Lei torna a parlare ancora una volta di Amleto, partendo dal fatto che molti critici sia sono chiesti se considerarlo protestante o cattolico.
«Credo che in realtà Amleto abbia ben poco a che fare con lo spirito cristiano. La sua sensibilità è certamente più protestante che cattolica, ma nell’intimo è un ermetico e un nichilista, non privo di atteggiamenti umanisti. Il suo ruolo somiglia a quello del Gesù del Vangelo di Marco che è scettico, e continua a chiedere chi sia, a cercare la propria identità, e i suoi discepoli sembrano non capirlo. Sono caratteristiche che ha anche Amleto, anche nei confronti di chi lo circonda».

Lei cita Gertrude Stein, la quale disse che scriveva “per se stessa e per degli stranieri”.
«Rielaboro quel concetto dicendo che parlo a me stesso – cosa che la grande poesia ci insegna a fare – e a tutti quei lettori che in solitudine cercano istintivamente la grande letteratura, disdegnando chi divora autori come la Rowling e si affretta a suicidarsi intellettualmente nel grigio oceano di Internet».

Chi ritiene che siano i grandi scrittori odierni?
«Tra i poeti cito John Ashbery, tra i commediografi Toni Kushner, mentre tra i romanzieri Philip Roth, Thomas Pynchon, Don DeLillo e Cormac McCarthy, che forse ha scritto il libro più bello e importante: Meridiano di sangue è quasi al livello di Moby Dick».

Chi apprezza della nuova generazione?
«Non ce n’è nessuno che mi sembra paragonabile a questi nomi, e non riuscirò mai a capire l’entusiasmo per David Foster Wallace e Jonathan Franzen. Ho finito da poco Freedom e mi sembra Pynchon in versione annacquata».

Nel Ritratto di Dorian Gray, Oscar Wilde concludeva la sua introduzione dicendo che “l’arte è completamente inutile”.
«Intendeva l’opposto e lo diceva con ironia, forse disperata. Per Wilde l’arte è l’unica cosa che conta, ma quello che gli stava a cuore è che non avesse connotati sociali, morali o religiosi».

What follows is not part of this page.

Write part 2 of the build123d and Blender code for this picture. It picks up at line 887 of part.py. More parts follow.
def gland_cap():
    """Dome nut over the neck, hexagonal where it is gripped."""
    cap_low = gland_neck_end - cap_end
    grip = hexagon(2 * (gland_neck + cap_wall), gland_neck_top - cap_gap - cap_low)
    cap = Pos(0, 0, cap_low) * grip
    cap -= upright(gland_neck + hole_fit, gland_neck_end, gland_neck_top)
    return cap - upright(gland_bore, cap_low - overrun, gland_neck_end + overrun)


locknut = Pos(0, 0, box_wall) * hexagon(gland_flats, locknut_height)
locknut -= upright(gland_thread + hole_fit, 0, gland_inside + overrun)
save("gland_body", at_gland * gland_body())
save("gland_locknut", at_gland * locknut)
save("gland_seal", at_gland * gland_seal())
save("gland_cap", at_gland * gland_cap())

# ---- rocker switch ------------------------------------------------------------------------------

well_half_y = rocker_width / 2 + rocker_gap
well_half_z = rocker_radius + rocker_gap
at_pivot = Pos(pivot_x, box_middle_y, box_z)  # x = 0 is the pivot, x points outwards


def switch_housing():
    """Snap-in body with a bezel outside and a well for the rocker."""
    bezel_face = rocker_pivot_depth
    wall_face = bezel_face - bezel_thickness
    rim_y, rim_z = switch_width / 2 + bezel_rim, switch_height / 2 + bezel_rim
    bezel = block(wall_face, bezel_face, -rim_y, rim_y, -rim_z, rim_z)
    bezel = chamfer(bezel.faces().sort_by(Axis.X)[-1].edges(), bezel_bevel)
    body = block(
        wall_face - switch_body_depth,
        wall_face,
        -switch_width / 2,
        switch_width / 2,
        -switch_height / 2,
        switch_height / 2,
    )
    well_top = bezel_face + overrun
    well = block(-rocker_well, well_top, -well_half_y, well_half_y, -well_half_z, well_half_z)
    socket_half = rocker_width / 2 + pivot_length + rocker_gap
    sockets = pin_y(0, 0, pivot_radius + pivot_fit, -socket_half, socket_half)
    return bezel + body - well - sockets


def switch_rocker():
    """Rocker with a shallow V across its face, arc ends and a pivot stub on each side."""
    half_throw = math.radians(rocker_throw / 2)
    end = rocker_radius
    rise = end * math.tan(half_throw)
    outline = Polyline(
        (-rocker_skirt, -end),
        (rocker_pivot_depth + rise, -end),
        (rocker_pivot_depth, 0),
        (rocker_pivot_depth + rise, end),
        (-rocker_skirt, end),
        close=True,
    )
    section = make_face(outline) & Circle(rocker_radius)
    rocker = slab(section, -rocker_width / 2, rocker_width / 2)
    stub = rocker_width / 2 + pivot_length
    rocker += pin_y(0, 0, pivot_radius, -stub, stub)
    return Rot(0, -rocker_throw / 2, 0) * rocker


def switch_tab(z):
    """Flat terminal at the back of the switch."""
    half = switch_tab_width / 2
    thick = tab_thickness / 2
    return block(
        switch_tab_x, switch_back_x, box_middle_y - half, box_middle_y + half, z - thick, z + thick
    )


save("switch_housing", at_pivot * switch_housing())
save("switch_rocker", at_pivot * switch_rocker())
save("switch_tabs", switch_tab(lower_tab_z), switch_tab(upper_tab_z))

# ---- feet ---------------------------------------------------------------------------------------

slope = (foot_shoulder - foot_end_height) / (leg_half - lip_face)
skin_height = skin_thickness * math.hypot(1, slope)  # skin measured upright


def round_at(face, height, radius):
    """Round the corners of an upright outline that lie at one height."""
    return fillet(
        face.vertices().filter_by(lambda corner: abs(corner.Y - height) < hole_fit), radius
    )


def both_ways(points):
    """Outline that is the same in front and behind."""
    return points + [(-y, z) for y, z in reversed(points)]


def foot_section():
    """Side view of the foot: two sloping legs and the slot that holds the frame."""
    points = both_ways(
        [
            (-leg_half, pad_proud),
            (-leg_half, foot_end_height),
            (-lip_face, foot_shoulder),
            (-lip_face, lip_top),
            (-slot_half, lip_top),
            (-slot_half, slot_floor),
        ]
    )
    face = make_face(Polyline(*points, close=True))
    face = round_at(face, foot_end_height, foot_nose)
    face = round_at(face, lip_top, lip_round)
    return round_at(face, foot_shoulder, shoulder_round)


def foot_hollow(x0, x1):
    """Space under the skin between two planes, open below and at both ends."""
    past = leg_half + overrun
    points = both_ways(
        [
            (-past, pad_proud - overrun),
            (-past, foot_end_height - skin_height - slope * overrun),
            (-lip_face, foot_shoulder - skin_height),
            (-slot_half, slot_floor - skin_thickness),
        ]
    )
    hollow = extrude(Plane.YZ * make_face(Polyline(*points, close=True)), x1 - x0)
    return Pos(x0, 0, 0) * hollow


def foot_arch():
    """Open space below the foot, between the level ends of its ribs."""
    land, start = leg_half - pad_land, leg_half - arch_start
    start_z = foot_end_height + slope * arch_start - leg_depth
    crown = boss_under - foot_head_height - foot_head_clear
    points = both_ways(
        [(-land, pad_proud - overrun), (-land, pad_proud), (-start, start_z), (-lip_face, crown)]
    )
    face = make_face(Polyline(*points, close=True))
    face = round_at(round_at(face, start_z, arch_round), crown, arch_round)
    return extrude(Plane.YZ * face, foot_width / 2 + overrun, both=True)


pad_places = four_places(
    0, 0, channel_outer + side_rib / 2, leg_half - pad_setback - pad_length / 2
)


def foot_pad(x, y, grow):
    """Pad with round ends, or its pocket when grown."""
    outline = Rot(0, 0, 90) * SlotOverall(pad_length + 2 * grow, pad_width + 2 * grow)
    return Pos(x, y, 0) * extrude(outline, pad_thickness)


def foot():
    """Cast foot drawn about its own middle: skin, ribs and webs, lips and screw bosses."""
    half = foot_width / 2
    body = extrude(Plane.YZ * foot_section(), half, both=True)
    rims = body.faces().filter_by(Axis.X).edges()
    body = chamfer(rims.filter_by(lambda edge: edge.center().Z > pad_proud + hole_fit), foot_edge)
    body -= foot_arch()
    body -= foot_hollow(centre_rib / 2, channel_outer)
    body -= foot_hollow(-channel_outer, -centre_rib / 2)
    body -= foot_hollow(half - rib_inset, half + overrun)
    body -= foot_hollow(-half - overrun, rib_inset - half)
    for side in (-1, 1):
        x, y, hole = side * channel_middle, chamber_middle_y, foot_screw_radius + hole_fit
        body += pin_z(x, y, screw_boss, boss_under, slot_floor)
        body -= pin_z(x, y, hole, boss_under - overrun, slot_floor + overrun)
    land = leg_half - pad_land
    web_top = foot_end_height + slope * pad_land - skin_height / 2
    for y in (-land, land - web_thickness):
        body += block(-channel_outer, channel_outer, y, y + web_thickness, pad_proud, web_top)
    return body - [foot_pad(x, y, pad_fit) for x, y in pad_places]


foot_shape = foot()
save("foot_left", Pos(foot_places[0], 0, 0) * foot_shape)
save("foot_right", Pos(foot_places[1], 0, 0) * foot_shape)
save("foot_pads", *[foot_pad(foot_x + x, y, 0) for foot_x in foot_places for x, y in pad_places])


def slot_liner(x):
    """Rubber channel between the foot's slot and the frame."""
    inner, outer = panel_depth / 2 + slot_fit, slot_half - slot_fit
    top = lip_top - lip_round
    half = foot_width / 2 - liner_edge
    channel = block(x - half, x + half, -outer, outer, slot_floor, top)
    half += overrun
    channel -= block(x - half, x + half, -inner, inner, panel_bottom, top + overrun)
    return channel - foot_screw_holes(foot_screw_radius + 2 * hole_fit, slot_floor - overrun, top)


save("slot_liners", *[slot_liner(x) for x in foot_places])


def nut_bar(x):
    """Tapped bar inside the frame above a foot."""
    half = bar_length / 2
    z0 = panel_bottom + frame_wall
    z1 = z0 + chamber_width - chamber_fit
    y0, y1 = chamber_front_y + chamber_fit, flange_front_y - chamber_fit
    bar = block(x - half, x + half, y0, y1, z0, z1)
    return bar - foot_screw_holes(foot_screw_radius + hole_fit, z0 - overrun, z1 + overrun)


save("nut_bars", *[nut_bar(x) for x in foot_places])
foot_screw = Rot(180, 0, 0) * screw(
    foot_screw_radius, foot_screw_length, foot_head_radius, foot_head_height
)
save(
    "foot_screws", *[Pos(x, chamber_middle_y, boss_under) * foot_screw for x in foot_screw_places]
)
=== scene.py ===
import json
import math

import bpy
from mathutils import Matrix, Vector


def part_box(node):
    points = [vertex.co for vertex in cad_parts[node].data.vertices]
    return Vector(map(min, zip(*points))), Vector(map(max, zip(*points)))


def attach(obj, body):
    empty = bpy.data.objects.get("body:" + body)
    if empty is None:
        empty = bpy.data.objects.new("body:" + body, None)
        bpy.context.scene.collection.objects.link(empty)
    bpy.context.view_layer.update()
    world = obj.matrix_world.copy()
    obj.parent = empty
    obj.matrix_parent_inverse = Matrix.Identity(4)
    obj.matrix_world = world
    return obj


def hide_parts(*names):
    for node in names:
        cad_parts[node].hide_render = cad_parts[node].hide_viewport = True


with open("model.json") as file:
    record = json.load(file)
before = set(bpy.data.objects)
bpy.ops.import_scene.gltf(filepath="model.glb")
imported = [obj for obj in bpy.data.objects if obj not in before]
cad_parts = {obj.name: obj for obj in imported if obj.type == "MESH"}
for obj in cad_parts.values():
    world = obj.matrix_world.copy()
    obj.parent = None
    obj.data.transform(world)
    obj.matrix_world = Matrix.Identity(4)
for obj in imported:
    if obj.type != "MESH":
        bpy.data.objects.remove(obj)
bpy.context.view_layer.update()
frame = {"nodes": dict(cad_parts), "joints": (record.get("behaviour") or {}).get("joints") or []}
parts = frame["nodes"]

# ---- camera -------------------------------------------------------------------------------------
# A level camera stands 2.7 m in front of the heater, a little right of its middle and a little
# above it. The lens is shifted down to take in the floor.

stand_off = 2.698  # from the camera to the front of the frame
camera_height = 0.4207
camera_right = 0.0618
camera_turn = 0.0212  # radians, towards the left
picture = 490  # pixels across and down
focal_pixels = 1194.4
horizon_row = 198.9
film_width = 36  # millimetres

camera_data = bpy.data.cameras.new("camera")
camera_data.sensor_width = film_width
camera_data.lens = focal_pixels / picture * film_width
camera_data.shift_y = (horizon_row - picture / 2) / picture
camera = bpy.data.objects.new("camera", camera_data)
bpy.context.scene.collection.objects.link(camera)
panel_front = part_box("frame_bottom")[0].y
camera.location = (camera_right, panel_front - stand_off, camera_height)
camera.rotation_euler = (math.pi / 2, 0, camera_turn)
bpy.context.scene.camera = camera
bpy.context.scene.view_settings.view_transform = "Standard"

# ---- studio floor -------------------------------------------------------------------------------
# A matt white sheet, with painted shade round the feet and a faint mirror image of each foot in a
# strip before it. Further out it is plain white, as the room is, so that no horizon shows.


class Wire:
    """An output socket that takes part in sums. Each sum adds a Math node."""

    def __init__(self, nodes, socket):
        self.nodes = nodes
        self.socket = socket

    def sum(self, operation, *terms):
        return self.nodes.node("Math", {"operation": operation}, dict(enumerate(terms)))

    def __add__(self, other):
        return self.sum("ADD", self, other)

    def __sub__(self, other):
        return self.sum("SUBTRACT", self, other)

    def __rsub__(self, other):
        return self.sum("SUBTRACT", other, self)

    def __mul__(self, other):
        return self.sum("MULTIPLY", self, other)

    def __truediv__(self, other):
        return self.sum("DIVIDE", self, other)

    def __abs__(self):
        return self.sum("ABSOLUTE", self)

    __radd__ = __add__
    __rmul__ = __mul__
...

Nel libro, racconta un divertente incontro tra Proust e Joyce…
«Si incontrarono una sola volta, invitati da una ereditiera americana che voleva creare un cenacolo, mettendo insieme i più importanti artisti del momento. Insieme a loro c¿erano anche Picasso e Stravinsky. Ma l¿incontro non andò come sperava la signora: Picasso parlò di donne e la conversazione degli altri toccò principalmente argomenti quali l’insonnia e l’asma. Inoltre Proust non conosceva l’opera di Joyce e quest’ultimo aveva letto solo un capitolo della Recherche su sollecitazione del suo allievo Beckett, ma in seguito gli disse che lo trovava letterariamente piuttosto ordinario».

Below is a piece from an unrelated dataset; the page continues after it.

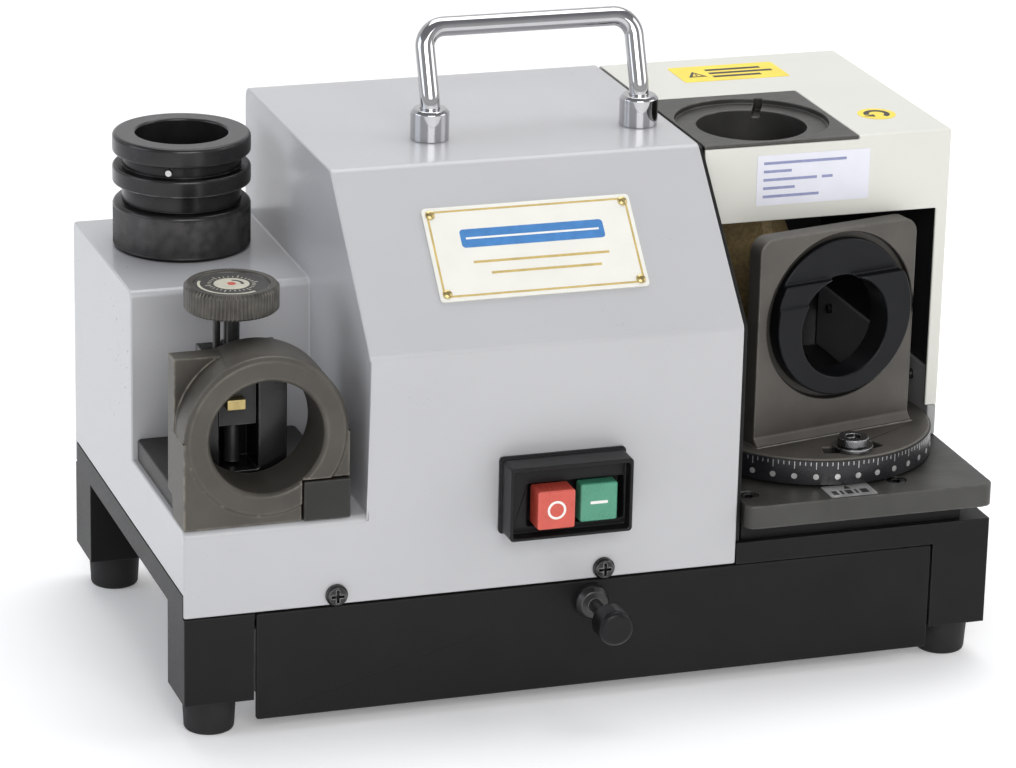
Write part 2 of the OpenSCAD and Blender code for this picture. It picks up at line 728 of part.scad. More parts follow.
module top_seat() {
    seat_floor = hood_top - 6.5;
    notch_turn = 64;
    color("#4c4a46") on_machine() difference() {
        union() {
            block([top_seat_x0, hood_y + 0.2, hood_top - 1.4], [top_seat_x1, top_seat_y1, hood_top]);
            block([top_seat_x0 + 2, hood_y + skin + 0.2, seat_floor], [top_seat_x1, top_seat_y1, hood_top]);
            rod_z(top_axis_x, top_axis_y, hood_top - 18, hood_top - 4, 27);
        }
        rod_z(top_axis_x, top_axis_y, hood_top - 20, hood_top + 1, seat_bore_r);
        rod_z(top_axis_x, top_axis_y, hood_top - 2.2, hood_top + 1, 30);
        translate([top_axis_x, top_axis_y, 0]) rotate(notch_turn)
            block([seat_bore_r - 1, -1.6, hood_top - 5], [31.5, 1.6, hood_top + 1]);
    }
}

// ---- table and point seat ----

table_screw_at = [[62.5, 7.7], [123.6, 8.5], [64, 155], [142, 155]];

module table_plate() {
    color("#55534d") on_machine() difference() {
        along_z(table_z - table_t, table_z) polygon(rounded(rectangle(hood_x0, -5.6, hood_x1, 168),
            [4, 4, 2, 2]));
        rod_z(pivot_x, pivot_y, table_z - table_t - 1, table_z + 1, 6);
        rod_z(clamp_at.x, clamp_at.y, table_z - table_t - 1, table_z + 1, 3.05);
        for (p = table_screw_at) rod_z(p.x, p.y, table_z - table_t - 1, table_z + 1, 2.1);
        for (p = table_screw_at) rod_z(p.x, p.y, table_z - 4, table_z + 1, 3.8);
        block([wheel_x - 20, 75, table_z - table_t - 1], [wheel_x + 20, 125, table_z + 1]);
    }
}

module table_riser() {
    color("#1e1e1d") on_machine() difference() {
        block([hood_x0 + 1, 3, base_top + 0.05], [149, 163, table_z - table_t - 0.05]);
        block([wheel_x - 20, 75, base_top - 1], [wheel_x + 20, 125, table_z]);
        for (p = table_screw_at) rod_z(p.x, p.y, base_top - 1, table_z, 2.1);
    }
}

module table_screws() {
    color("#2b2b2b") on_machine() for (p = table_screw_at) translate([p.x, p.y, table_z - 3.95])
        cap_screw(3.5, 3.6, 2, 9);
}

// Frame of the point seat: u across its plate, v back, at the swivel axis
module at_pivot() {
    translate([pivot_x, pivot_y, 0]) rotate(swivel_rest) children();
}

// The clamp screw stands in the table in front of the swivel axis
clamp_at = [pivot_x + clamp_r * sin(clamp_lean), pivot_y - clamp_r * cos(clamp_lean)];
slot_half = 18.5;
slot_from = -90 - swivel_rest + clamp_lean - slot_half;

module swivel_bracket() {
    color("#55524b") on_machine() at_pivot() difference() {
        union() {
            difference() {
                rod_z(0, 0, table_z + 0.1, disc_top, disc_r);
                block([-60, 12, table_z - 1], [60, 60, disc_top + 1]);
            }
            along_y(plate_front, plate_back) polygon(rounded(rectangle(plate_left, disc_top - 3,
                plate_right, plate_top), [0, 0, 6, 6]));
            along_x(plate_left, plate_right) polygon([[plate_front - 3, disc_top - 1],
                [plate_front - 3, disc_top + 0.1], [plate_front + 1, disc_top + 4.1],
                [plate_front + 1, disc_top - 1]]);
        }
        rod_z(0, 0, table_z - 1, disc_top + 1, 6 + run_fit);
        rotate([0, 0, slot_from]) translate([0, 0, table_z - 1]) rotate_extrude(angle = 2 * slot_half)
            translate([clamp_r - 3.3, 0]) square([6.6, 14]);
        rod_y(0, plate_front - 1, plate_back + 1, point_z + ring_rise, 27);
        rod_y(0, plate_front - 1, plate_front + 3, point_z + ring_rise, 33.4);
    }
}

module scale_band() {
    color("#1b1b1b") on_machine() at_pivot() rotate([0, 0, -165]) translate([0, 0, table_z + 0.8])
        rotate_extrude(angle = 150) translate([disc_r + 0.02, 0]) square([0.6, disc_top - table_z - 1.6]);
}

module seat_ring() {
    ring_r = 30.8;
    ring_front = plate_front - 4;
    color("#26272a") on_machine() at_pivot() difference() {
        union() {
            rod_y(0, ring_front, plate_front + 2.95, point_z + ring_rise, ring_r);
            rod_y(0, plate_front, plate_back, point_z + ring_rise, 27 - run_fit);
        }
        rod_y(0, ring_front - 1, plate_back + 1, point_z, point_bore_r);
        block([-40, ring_front - 1, point_z + point_bore_r - 0.6], [40, ring_front + 4, point_z + 40]);
        block([-40, ring_front - 1, point_z + 11], [-1, ring_front + 1.4, point_z + 40]);
    }
}

module clamp_screw() {
    color("#c4c6c8") on_machine() translate([clamp_at.x, clamp_at.y, disc_top + 1.7]) cap_screw(6, 3.2, 3, 19);
}

module clamp_washer() {
    color("#aeb0b2") on_machine() translate([clamp_at.x, clamp_at.y, disc_top + 0.05])
        washer_ring(0, 1.6, 7.8, 3.1);
}

module pivot_pin() {
    color("#8f9194") on_machine() union() {
        rod_z(pivot_x, pivot_y, table_z - table_t + 0.1, disc_top + 0.1, 6 - 0.02);
        rod_z(pivot_x, pivot_y, disc_top + 0.05, disc_top + 2.5, 8);
    }
}

// ---- motor and wheel ----

module motor_case() {
    color("#5f6669") on_machine() spindle_ring(motor_x0, motor_x1, motor_r, motor_r - 4);
}

module motor_end_caps() {
    color("#6f7578") on_machine() for (side = [0, 1]) {
        inner = side == 0 ? motor_x0 : motor_x1;
        outer = side == 0 ? motor_x0 - cap_t : motor_x1 + cap_t;
        seat = side == 0 ? motor_x0 + 4 : motor_x1 - 4;
        difference() {
            union() {
                rod_x(min(inner, outer) + (side == 0 ? 0 : 0.05), max(inner, outer) - (side == 0 ? 0.05 : 0),
                    spindle_y, spindle_z, motor_r);
                rod_x(min(seat, outer), max(seat, outer), spindle_y, spindle_z, 24);
            }
            rod_x(min(seat, outer) - 1, max(seat, outer) + 1, spindle_y, spindle_z, shaft_r + 1.5);
            rod_x(side == 0 ? outer + 1.5 : seat - 1, side == 0 ? seat + 1 : outer - 1.5, spindle_y, spindle_z,
                bearing_r + 0.02);
        }
    }
}

module motor_stator() {
    color("#8a5a3a") on_machine() spindle_ring(motor_x0 + 20, motor_x1 - 20, motor_r - 4.1, 30);
}

module motor_rotor() {
    color("#7d8083") on_machine() spindle_ring(motor_x0 + 22, motor_x1 - 22, 29.4, shaft_r + 0.02);
}

shaft_x0 = -86.5;
thread_x = wheel_x + wheel_half - 2;

module motor_shaft() {
    color("#b7b9bb") on_machine() {
        rod_x(shaft_x0, thread_x, spindle_y, spindle_z, shaft_r);
        rod_x(thread_x - 0.5, thread_x + 13, spindle_y, spindle_z, 6);
    }
}

module motor_bearings() {
    color("#c9cbcd") on_machine() for (x = [motor_x0 - cap_t + 1.6, motor_x1 + cap_t - 1.6 - bearing_w])
        spindle_ring(x, x + bearing_w - 0.2, bearing_r, shaft_r + run_fit);
}

module motor_fan() {
    blades = 8;
    color("#3b3b3b") on_machine() difference() {
        union() {
            rod_x(-86, -83.5, spindle_y, spindle_z, 42);
            rod_x(-86, -74, spindle_y, spindle_z, 13);
            for (i = [0:blades - 1]) translate([0, spindle_y, spindle_z]) rotate([i * 360 / blades, 0, 0])
                block([-84, -1, 12], [-74, 1, 41]);
        }
        rod_x(-87, -73, spindle_y, spindle_z, shaft_r + 0.02);
    }
}

module motor_cradle() {
    color("#2e2f30") on_machine() difference() {
        union() {
            for (x = [-46, 12]) block([x, 60, base_top + 0.1], [x + 12, 128, 92]);
            block([-50, 56, base_top + 0.1], [28, 132, base_top + 3]);
        }
        rod_x(-60, 40, spindle_y, spindle_z, motor_r + run_fit);
    }
}

// Taper that meets a drill point of the rest half angle in the point seat at rest
wheel_taper = 90 - point_half + swivel_rest;
taper_drop = (wheel_half - wheel_land) / tan(wheel_taper);

module at_wheel() {
    translate([wheel_x, spindle_y, spindle_z]) rotate([0, 90, 0]) children();
}

module grinding_wheel() {
    color("#b08d4a") on_machine() at_wheel() rotate_extrude() polygon([[22, -wheel_half],
        [wheel_r - taper_drop, -wheel_half], [wheel_r, -wheel_land], [wheel_r, wheel_land],
        [wheel_r - taper_drop, wheel_half], [22, wheel_half]]);
}

module wheel_hub() {
    color("#9b9da0") on_machine() at_wheel() rotate_extrude() polygon([[shaft_r + 0.02, -wheel_half - 6],
        [14, -wheel_half - 6], [14, -9], [21.95, -9], [21.95, 9], [shaft_r + 0.02, 9]]);
}

module wheel_nut() {
    color("#85878a") on_machine() at_wheel() difference() {
        union() {
            translate([0, 0, wheel_half - 1.9]) cylinder(h = 9, r = 10.9, $fn = 6);
            rod_z(0, 0, 9.05, wheel_half - 1.5, 14);
        }
        rod_z(0, 0, 9, wheel_half - 1.9, shaft_r + 0.02);
        rod_z(0, 0, 5, wheel_half + 12, 6.02);
    }
}

module capacitor() {
    color("#d7d8d4") on_machine() difference() {
        union() {
            rod_y(-136, 86, 146, 79, 16);
            block([-156, 108, base_top + 0.1], [-116, 120, 66]);
        }
        block([-150, 107, base_top - 1], [-122, 121, 60]);
    }
}

inlet_x = -122;
inlet_z = 104;

module power_inlet() {
    color("#1a1a1a") on_machine() difference() {
        union() {
            along_y(body_d, body_d + rear_reach) polygon(rounded(rectangle(inlet_x - 25, inlet_z - 13.5,
                inlet_x + 25, inlet_z + 13.5), [5, 5, 5, 5]));
            block([inlet_x - 14, body_d - 24, inlet_z - 10], [inlet_x + 14, body_d + 1, inlet_z + 10]);
        }
        block([inlet_x - 11.5, body_d - 16, inlet_z - 7.5], [inlet_x + 11.5, body_d + 5, inlet_z + 7.5]);
        for (side = [-1, 1]) rod_y(inlet_x + side * 20, body_d - 1, body_d + 5, inlet_z, 1.7);
    }
}

base_pan();
rubber_feet();
foot_screws();
drawer_tray();
drawer_front();
drawer_knob();
drawer_knob_stud();
drawer_runners();
gray_cover();
cover_screws();
handle_bar();
handle_collars();
nameplate();
nameplate_rivets();
switch_bezel();
stop_button();
start_button();
switch_block();
chuck_bush();
chuck_body();
chuck_nut();
chuck_collet();
chuck_pin();
setting_base();
setting_seat();
setting_post();
gauge_slide();
gauge_tip();
dial_knob();
dial_screw();
guide_pin();
setting_stop();
setting_screws();
partition_plate();
white_hood();
hood_foot();
hood_screws();
top_seat();
table_plate();
table_riser();
table_screws();
swivel_bracket();
scale_band();
seat_ring();
clamp_screw();
clamp_washer();
pivot_pin();
motor_case();
motor_end_caps();
motor_stator();
motor_rotor();
motor_shaft();
motor_bearings();
motor_fan();
motor_cradle();
grinding_wheel();
wheel_hub();
wheel_nut();
capacitor();
power_inlet();
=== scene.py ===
import bpy
import json
import math
from mathutils import Matrix, Vector


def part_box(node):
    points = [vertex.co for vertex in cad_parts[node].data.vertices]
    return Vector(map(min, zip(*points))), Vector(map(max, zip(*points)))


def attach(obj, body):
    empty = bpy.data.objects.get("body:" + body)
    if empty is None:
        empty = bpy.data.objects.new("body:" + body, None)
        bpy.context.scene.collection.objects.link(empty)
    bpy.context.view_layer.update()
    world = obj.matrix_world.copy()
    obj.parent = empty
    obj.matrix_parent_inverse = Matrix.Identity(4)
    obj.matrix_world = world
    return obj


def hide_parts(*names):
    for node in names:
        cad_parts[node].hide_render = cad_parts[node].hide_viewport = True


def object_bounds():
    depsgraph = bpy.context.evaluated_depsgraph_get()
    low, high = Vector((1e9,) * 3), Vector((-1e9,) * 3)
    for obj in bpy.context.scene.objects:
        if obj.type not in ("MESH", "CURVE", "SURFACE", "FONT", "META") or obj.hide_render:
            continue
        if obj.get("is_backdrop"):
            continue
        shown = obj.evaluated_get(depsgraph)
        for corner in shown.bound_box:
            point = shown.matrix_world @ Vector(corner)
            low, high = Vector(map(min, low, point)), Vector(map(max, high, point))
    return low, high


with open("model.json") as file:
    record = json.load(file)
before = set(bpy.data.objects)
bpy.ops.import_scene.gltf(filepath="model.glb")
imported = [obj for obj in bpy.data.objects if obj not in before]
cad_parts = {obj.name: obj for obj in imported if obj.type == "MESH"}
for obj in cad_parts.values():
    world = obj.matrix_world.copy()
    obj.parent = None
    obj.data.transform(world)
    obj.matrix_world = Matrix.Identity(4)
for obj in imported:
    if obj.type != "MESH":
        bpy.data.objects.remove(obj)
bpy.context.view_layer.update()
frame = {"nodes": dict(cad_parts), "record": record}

scene = bpy.context.scene
MM = 0.001
SLOT_OF = {part["node"]: part["material_slot"] for part in frame["record"]["subparts"]}


# ---- node graphs for the finishes ----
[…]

Lei afferma di dover molto, culturalmente, a Robert Penn Warren, ma scrive che molti dei “suoi amici erano miei nemici”.
«Robert Penn Warren era un eccellente poeta a scrittore, ed un uomo meraviglioso. La battuta che cito è relativa all’ostilità dell’ambiente anglosassone che io, ebreo, ho trovato nel mondo accademico negli anni Sessanta. Era fortissima l¿influenza di Eliot, che era certamente un grande poeta, ma un antisemita».

Riesce ad apprezzare sinceramente un autore in casi del genere?
«Certo, e ho fatto di questo principio un cardine del mio insegnamento».

Paul Valery ha scritto che nessuna opera di poesia è mai finita, ma solo abbandonata.
«Considero Valery un grandissimo poeta, lo preferisco a Baudelaire e Mallarmé. Credo che abbia avuto su di me un’influenza superiore a quella di Borges. Quello che afferma è una grande verità: ogni autore crea per definire se stesso. E si tratta di una ricerca continua».

Lei afferma che “la poesia occidentale è incurabilmente agonistica”.
«Omero era in competizione con gli autori del passato, ma dopo di lui tutti sono entrati in competizione con lui: Esiodo, Platone, i tragici. La poesia della Bibbia è agonistica in maniera più sottile, ma rimane aperto il conflitto tra autorità e ispirazione. Dante trionfò su Virgilio e il latino medievale, dando all’Occidente l’unico possibile rivale di Shakespeare, il quale aveva dominato su Marlowe… È un po’ sempre stato così e credo che le cose non cambieranno mai».